It’s never easy to take an entire business day out of the office, but the annual Cornell Entrepreneurship Summit is well worth it.  The 2014 edition, dubbed “Beyond the Horizon”, was no exception.  One thing that struck me about this year’s summit was that, unlike previous years, none of the entrepreneur speakers were Cornell alums, demonstrating that the summit has evolved from a Cornell entrepreneurship event to a Cornell event about entrepreneurship.  As to the speakers, here are some of the more memorable and meaningful takeaways for me.

How did a startup succeed in creating a real-time Google-Earth?  Skybox Imaging CEO Tom Ingersoll asked the audience, “Have you looked at your house on Google Earth? Disappointed it was two years old?” Because satellites are so expensive to build and launch, most of the pictures that we see are of poor quality and years out of date. Until now. Skybox knew that real-time satellite imaging would require dozens of satellites, a prohibitively expensive endeavor with the cost of a single satellite being around $850 million.  So Skybox needed to find a way to build satellites for a fraction of that, and created a lightweight, nimble satellite in-house for about $10 million.  Ingersoll insisted that the key to Skybox’s success is in execution, and evoked the line mostly attributed to Thomas Edison (also a favorite of Steve Jobs):  “Vision without execution is hallucination”.  Ingersoll said that another key to Skybox’s success is that it has had a patient board of directors, which enabled Skybox to say “no” to Google twice, before finally agreeing to be acquired earlier this year.

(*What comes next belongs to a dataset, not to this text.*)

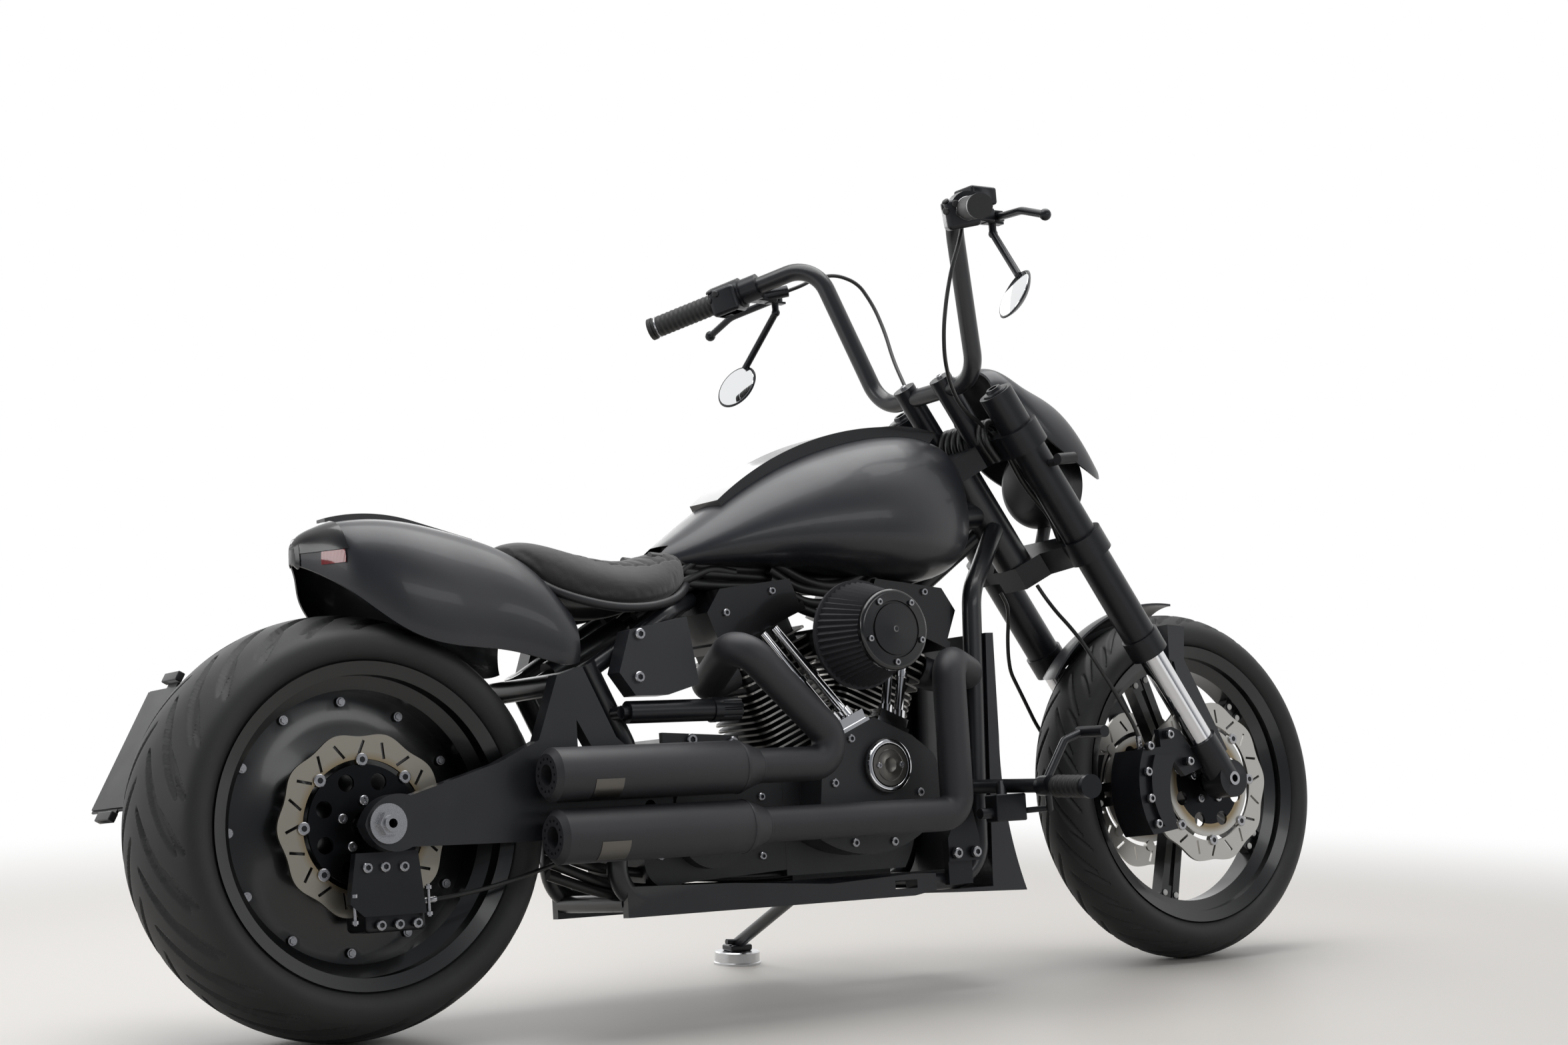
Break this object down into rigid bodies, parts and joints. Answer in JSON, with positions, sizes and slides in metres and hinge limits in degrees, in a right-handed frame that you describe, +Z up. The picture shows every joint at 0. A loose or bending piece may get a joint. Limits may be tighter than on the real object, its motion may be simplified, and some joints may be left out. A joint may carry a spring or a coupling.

If a company offered its employees unlimited vacation time, would anyone show up to work?  Return Path CEO Matt Blumberg revealed that when his company instituted that policy it experienced no higher vacation rates.   The author of “Start-Up CEO” said that his employees are encouraged to take as much time off as they can while maintaining high performance and achieving milestones.  “We don’t count the hours they work, so why should we count the hours they don’t?”

“We went from the cobbler to standardized mass manufacturing and now today we are going to change all that with digital manufacturing”, announced Kegan Schouwenburg, CEO of Sols Systems.  Sols captures a 3-D model of a patient’s foot, makes therapeutic adjustments in a web-based app and manufactures a final product with a 3-D printer.  Schouwenburg also demonstrated the direct to consumer version of the service where a customer can scan his or her own foot with a smartphone and order a custom fit insert.  “One super cool thing about digital manufacturing: no waste”, Schouwenburg said.

Despite recent mega-exits like WhatsApp, Tumblr and Waze, billion-dollar exits are rare, so much so that they’ve been designated the name of a mythical creature, a unicorn.  Every VC chases them.  “Birthing a unicorn is hard”, proclaimed CB Insights CEO Anand Sanwal.  Sanwal’s data shows that only one percent of exits are unicorns, while 72% are below $200 million.  Sanwal said that we may not be in a bubble yet, but valuations are “frothy”.  Although billion dollar valuations require lots of capital raising, some of the recent unicorns raised money late at higher valuations, or never, including Shutterstock and former Cornell Entrepreneurship Summit presenter Wayfair, and Anand said that “these are the companies we should celebrate”.